> **ITEMS**
---*---

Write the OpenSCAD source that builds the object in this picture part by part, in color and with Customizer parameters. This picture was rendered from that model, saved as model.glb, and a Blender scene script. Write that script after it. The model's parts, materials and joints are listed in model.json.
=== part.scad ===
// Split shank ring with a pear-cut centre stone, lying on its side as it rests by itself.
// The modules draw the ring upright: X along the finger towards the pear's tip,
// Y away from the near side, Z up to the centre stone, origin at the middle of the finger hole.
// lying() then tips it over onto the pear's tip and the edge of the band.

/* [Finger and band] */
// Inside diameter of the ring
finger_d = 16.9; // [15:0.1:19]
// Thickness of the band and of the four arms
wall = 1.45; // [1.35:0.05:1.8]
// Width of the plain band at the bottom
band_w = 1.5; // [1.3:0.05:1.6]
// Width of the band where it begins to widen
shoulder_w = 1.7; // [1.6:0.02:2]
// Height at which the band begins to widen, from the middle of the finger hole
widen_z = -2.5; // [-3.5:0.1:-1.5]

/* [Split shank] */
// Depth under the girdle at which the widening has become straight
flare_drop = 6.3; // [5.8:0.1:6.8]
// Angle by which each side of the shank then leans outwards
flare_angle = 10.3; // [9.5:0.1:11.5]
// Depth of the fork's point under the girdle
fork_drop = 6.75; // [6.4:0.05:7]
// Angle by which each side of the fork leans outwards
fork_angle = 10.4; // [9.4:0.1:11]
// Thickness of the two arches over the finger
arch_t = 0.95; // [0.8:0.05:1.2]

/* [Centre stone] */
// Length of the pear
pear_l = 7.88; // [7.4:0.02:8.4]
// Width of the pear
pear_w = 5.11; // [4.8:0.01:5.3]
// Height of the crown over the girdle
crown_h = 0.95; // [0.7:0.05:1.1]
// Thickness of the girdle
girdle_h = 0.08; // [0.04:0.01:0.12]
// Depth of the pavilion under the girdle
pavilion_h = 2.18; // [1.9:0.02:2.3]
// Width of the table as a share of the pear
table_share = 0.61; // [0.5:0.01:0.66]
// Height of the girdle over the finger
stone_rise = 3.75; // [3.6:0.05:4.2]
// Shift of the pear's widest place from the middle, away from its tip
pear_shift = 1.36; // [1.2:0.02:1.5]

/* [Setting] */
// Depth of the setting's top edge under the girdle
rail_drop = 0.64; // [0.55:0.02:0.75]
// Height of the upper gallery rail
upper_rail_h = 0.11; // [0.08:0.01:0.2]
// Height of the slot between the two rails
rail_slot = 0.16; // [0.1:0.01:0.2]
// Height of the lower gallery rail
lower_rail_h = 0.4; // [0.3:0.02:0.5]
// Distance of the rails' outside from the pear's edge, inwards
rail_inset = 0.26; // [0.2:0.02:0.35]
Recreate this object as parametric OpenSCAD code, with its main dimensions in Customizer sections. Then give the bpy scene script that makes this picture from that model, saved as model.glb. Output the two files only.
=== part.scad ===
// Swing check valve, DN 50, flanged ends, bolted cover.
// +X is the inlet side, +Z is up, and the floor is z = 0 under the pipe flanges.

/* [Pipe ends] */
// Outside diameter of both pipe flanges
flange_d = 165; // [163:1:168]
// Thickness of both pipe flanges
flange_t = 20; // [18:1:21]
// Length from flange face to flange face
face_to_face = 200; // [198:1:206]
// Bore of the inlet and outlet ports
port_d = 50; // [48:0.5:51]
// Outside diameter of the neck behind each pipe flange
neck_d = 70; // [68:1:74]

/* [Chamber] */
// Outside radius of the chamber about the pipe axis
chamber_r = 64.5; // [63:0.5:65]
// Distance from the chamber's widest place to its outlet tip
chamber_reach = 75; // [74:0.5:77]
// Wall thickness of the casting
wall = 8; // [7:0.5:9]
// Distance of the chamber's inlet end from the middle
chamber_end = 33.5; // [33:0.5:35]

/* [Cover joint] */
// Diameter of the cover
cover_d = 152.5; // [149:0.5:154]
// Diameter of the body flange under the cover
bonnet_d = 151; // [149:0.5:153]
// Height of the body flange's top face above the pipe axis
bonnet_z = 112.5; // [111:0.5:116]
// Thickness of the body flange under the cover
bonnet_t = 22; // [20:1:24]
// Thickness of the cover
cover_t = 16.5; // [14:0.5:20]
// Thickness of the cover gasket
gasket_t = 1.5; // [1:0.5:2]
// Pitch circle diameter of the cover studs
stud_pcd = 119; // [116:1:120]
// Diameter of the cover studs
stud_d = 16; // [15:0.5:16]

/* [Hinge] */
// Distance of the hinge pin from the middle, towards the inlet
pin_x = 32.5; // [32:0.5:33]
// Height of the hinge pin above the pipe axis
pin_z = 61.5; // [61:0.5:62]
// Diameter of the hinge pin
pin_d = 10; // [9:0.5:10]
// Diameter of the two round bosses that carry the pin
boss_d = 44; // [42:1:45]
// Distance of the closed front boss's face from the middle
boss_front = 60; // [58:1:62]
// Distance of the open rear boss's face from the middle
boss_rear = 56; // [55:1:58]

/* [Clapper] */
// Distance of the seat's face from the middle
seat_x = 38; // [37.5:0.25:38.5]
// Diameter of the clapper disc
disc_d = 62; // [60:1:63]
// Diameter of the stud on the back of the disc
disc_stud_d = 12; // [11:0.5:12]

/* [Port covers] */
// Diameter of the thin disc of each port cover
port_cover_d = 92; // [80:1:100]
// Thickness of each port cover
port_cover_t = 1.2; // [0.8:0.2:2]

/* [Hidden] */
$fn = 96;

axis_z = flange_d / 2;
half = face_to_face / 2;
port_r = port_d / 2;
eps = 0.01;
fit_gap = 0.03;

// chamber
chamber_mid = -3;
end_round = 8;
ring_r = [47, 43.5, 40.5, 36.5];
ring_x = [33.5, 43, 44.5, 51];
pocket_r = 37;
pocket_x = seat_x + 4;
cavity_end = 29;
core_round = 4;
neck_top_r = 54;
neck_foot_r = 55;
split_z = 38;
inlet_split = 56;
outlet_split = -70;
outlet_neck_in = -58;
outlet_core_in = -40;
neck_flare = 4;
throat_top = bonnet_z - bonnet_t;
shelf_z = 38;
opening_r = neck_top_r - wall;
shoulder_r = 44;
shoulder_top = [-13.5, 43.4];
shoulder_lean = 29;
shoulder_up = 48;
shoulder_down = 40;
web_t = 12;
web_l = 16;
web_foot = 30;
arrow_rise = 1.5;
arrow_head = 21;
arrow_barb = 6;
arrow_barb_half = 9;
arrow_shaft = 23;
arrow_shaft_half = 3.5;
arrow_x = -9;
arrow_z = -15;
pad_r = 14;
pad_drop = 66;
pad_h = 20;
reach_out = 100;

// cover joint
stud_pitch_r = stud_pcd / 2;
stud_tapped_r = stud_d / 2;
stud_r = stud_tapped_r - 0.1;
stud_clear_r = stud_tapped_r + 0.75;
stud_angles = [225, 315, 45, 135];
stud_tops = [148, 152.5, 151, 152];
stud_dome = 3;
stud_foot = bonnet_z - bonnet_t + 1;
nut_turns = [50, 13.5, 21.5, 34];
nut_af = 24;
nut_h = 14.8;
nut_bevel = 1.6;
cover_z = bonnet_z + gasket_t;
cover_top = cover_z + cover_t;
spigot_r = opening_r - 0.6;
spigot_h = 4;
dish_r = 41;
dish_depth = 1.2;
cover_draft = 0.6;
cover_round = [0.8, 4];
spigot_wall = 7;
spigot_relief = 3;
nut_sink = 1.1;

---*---

> **REQUIRED WORK**
Between the line containing "Recreate this object" and the line containing "neck_d = 70; // [68:1:74]" lies the part to return. Return it exactly, counting both of those lines.

> **EXERCISE SOLUTION**
Recreate this object as parametric OpenSCAD code, with its main dimensions in Customizer sections. Then give the bpy scene script that makes this picture from that model, saved as model.glb. Output the two files only.
=== part.scad ===
// Swing check valve, DN 50, flanged ends, bolted cover.
// +X is the inlet side, +Z is up, and the floor is z = 0 under the pipe flanges.

/* [Pipe ends] */
// Outside diameter of both pipe flanges
flange_d = 165; // [163:1:168]
// Thickness of both pipe flanges
flange_t = 20; // [18:1:21]
// Length from flange face to flange face
face_to_face = 200; // [198:1:206]
// Bore of the inlet and outlet ports
port_d = 50; // [48:0.5:51]
// Outside diameter of the neck behind each pipe flange
neck_d = 70; // [68:1:74]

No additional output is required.